The Software IP Report

DDR Holdings Saves Patent-Eligibility of SMS Messaging Claims

By Charles Bieneman
05/05/2015

Categories: Patent Eligibility, Software Patents, The Software IP Report

Surviving a patent-eligibility challenge under 35 U.S.C. § 101 were patent claims drawn to a “method of using a computer system to facilitate two-way communication between a mobile device and an Internet server.” Messaging Gateway Solutions LLC v. Amdocs Inc., No. 1:14-cv-00732 (D. Del. April 15, 2015). Accordingly, the court denied defendants’ motions for judgment on the pleadings under FRCP 12(c), and granted the plaintiff’s motion.

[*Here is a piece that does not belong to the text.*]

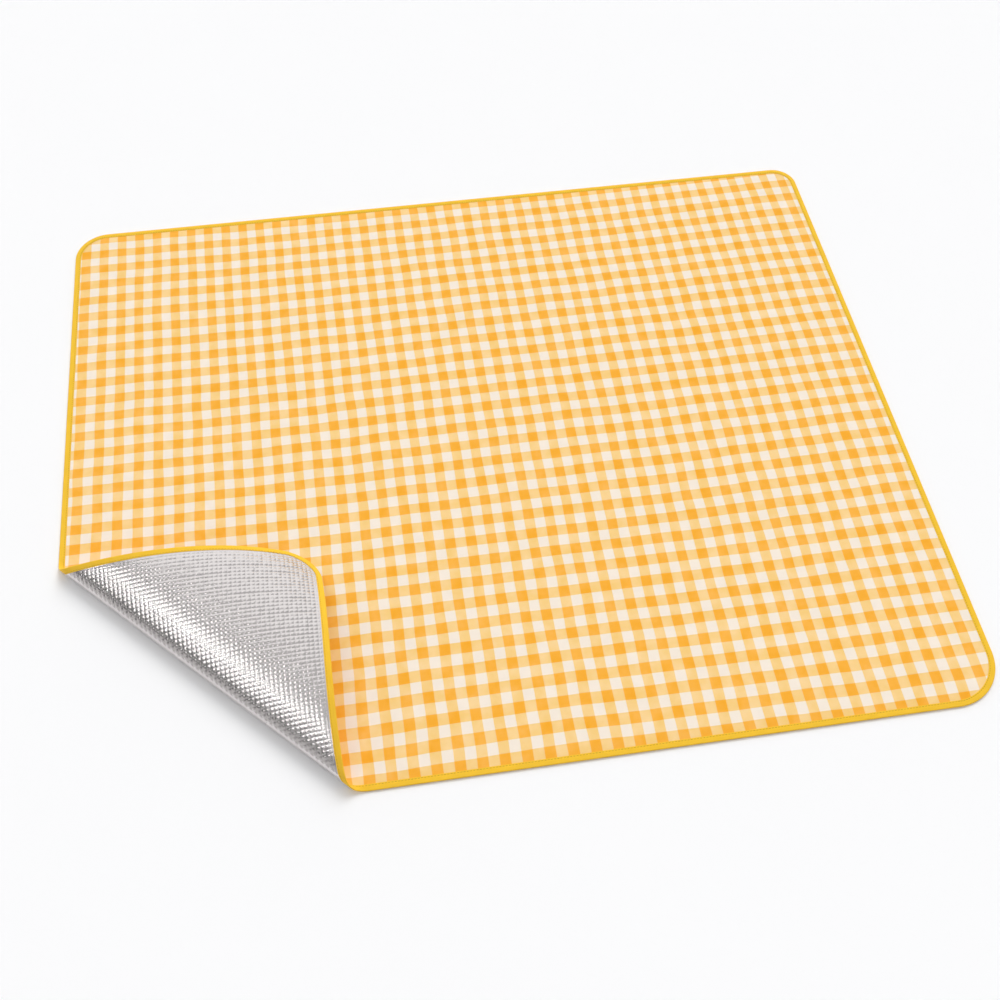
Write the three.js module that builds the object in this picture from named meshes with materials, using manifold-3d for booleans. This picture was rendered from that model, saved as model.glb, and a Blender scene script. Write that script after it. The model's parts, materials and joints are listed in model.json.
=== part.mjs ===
// Foil-backed picnic mat, lying flat with its front left corner turned over onto the top.
//
// A printed cloth, a foam core and a foil back are bonded into one laminate, and a folded
// tape is sewn round its rounded edge. The turned-over corner is a developable fold: every
// line across it stays straight, so the mat keeps its true size and can be rolled flat again.
// The fold is divided into strips. Each strip turns about a line on the foil face, which is
// the outside of the bend, so the strips open away from one another as the corner unrolls.
//
// Millimetres and degrees, +Z up. The origin is the middle of the mat on the ground, with
// +X along the long side and +Y to the back.

import * as THREE from 'three';
import { mergeVertices } from 'three/addons/utils/BufferGeometryUtils.js';
import Module from 'manifold-3d';

// The finished mat
const matWidth = 1800;
const matDepth = 1500;

// The hand-cut round of each corner
const turnedCornerRadius = 80;
const frontRightRadius = 103;
const backRightRadius = 54;
const backLeftRadius = 76;

// The laminate, from the ground up
const foilThickness = 0.25;
const foamThickness = 2.2;
const clothThickness = 0.35;
const glueGap = 0.1;

// The sewn edge: tape folded round plies that the stitching squeezes together
const tapeWidth = 13;
const tapeThickness = 0.5;
const tapeClearance = 0.1;
const squeezedFoam = 1.2;
const squeezeMargin = 1;
const squeezeRun = 6;

// The turned-over corner
const foldLeg = 571;
const curlRadius = 16;
const curlTurn = 150;
const curlStrips = 5;
const crownStrips = 4;
const stripGap = 0.3;
const restGap = 0.3;

// Roundness of the facets
const cornerSteps = 10;
const noseSteps = 6;
const curlFacets = 3;

const colours = {
  foil: { color: 0xc4c3c6, roughness: 0.32, metalness: 0.9 },
  foam: { color: 0xf3f2ee, roughness: 0.85, metalness: 0 },
  cloth: { color: 0xffc978, roughness: 0.9, metalness: 0 },
  binding: { color: 0xf6c932, roughness: 0.7, metalness: 0 },
};

const wasm = await Module();
wasm.setup();

const radians = THREE.MathUtils.degToRad;
const root2 = Math.SQRT2;

// Heights that follow from the plies

const plies = ['foil', 'foam', 'cloth'];
const openThickness = { foil: foilThickness, foam: foamThickness, cloth: clothThickness };
const sewnThickness = { foil: foilThickness, foam: squeezedFoam, cloth: clothThickness };
const matThickness = stackHeight(openThickness);
const tapeSeat = tapeThickness + tapeClearance;
const edgeThickness = stackHeight(sewnThickness) + 2 * tapeSeat;
const noseRadius = edgeThickness / 2;
const marginInset = tapeWidth + squeezeMargin;
const rampInset = marginInset + squeezeRun;

function stackHeight(thickness) {
  return plies.reduce((sum, ply) => sum + thickness[ply], 0) + (plies.length - 1) * glueGap;
}

// Lower and upper face of one ply, in a stack that starts at the given height
function plyFaces(ply, thickness, start) {
  let lower = start;
  for (const other of plies.slice(0, plies.indexOf(ply))) lower += thickness[other] + glueGap;
  return [lower, lower + thickness[ply]];
}

// Section of a ply at the edge, as [inset from the edge, height] on its lower and upper face
function plySection(ply) {
  const open = plyFaces(ply, openThickness, 0);
  const sewn = plyFaces(ply, sewnThickness, tapeSeat);
  const face = (side) => [[noseRadius, sewn[side]], [marginInset, sewn[side]], [rampInset, open[side]]];
  return { lower: face(0), upper: face(1) };
}

// Section of the folded tape: a flat U with a round nose, as [inset, height] all the way round
function tapeSection() {
  const nose = (radius, turn) => {
    const points = [];
    for (let step = 0; step <= noseSteps; step++) {
      const angle = Math.PI * (turn * (0.5 - step / noseSteps) + 1);
      points.push([noseRadius + radius * Math.cos(angle), noseRadius + radius * Math.sin(angle)]);
    }
    return points;
  };
  return [
    [tapeWidth, 0],
    ...nose(noseRadius, 1),
    [tapeWidth, edgeThickness],
    [tapeWidth, edgeThickness - tapeThickness],
    ...nose(noseRadius - tapeThickness, -1),
    [tapeWidth, tapeThickness],
  ];
}

// Closed solids from rings and sections

function closedGeometry(points, triangles) {
  const geometry = new THREE.BufferGeometry();
  geometry.setAttribute('position', new THREE.Float32BufferAttribute(points.flat(), 3));
  geometry.setIndex(volumeOf(points, triangles) < 0 ? triangles.map(turnOver).flat() : triangles.flat());
  return geometry;
}

function turnOver([a, b, c]) {
  return [a, c, b];
}

function volumeOf(points, triangles) {
  const corner = triangles.map((face) => face.map((index) => new THREE.Vector3(...points[index])));
  return corner.reduce((sum, [a, b, c]) => sum + a.dot(b.clone().cross(c)) / 6, 0);
}

// Quads between two neighbouring rings of the same number of points
function band(first, second, count) {
  const faces = [];
  for (let index = 0; index < count; index++) {
    const next = (index + 1) % count;
    faces.push([first + index, first + next, second + next]);
    faces.push([first + index, second + next, second + index]);
  }
  return faces;
}

// Faces across a ring, wound the way the ring runs or, at the first ring, the other way
function capFaces(outline, start, isFirst) {
  const contour = outline.map(([x, y]) => new THREE.Vector2(x, y));
  const runsClockwise = THREE.ShapeUtils.area(contour) < 0;
  const faces = THREE.ShapeUtils.triangulateShape(contour, []);
  const moved = faces.map((face) => face.map((index) => index + start));
  return isFirst === runsClockwise ? moved : moved.map(turnOver);
}

// Rings joined one to the next: capped at both ends, or joined round into a tube
function ringSolid(rings, capOutlines) {
  const count = rings[0].length;
  const triangles = [];
  const last = rings.length - 1;
  for (let ring = 0; ring < last; ring++) triangles.push(...band(ring * count, (ring + 1) * count, count));
  if (capOutlines) {
    triangles.push(...capFaces(capOutlines[0], 0, true));
    triangles.push(...capFaces(capOutlines[1], last * count, false));
  } else {
    triangles.push(...band(last * count, 0, count));
  }
  return closedGeometry(rings.flat(), triangles);
}

// The mat's edge at a given inset, anticlockwise, with round corners
function edgeOutline(inset) {
  const points = [];
  const corners = [
    [1, 1, backRightRadius],
    [-1, 1, backLeftRadius],
    [-1, -1, turnedCornerRadius],
    [1, -1, frontRightRadius],
  ];
  for (const [turn, [signX, signY, radius]] of corners.entries()) {
    const centreX = signX * (matWidth / 2 - radius);
    const centreY = signY * (matDepth / 2 - radius);
    for (let step = 0; step <= cornerSteps; step++) {
      const angle = (Math.PI / 2) * (turn + step / cornerSteps);
      const reach = radius - inset;
      points.push([centreX + reach * Math.cos(angle), centreY + reach * Math.sin(angle)]);
    }
  }
  return points;
}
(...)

The court began by addressing an issue other courts have grappled with: whether the “clear and convincing” standard sets forth the burden of proof to show patent-ineligibility.  The court here ducked the question, finding that the patent claims at issue were patent-eligible under regardless of the standard.

More interesting in a case finding patent-eligibility was that in the court found the claims at issue to be directed to an abstract idea, namely, “the abstract idea of translation.” The court explained that “[t]he claim is a method that enables a device that ordinarily cannot send a message to a different device to do so,” and that this claim was “essentially the same as a translator assisting two people who speak different languages to communicate with each other.”

However, the claims were saved by an additional inventive concept. Under DDR Holdings, LLC v. Hotels.com, L.P., the claims here, directed to SMS (Simple Message Service) messages, were saved by solving “a problem unique to text-message telecommunication between a mobile device and a computer,” and because the provided solution was “tethered to the technology that created the problem.”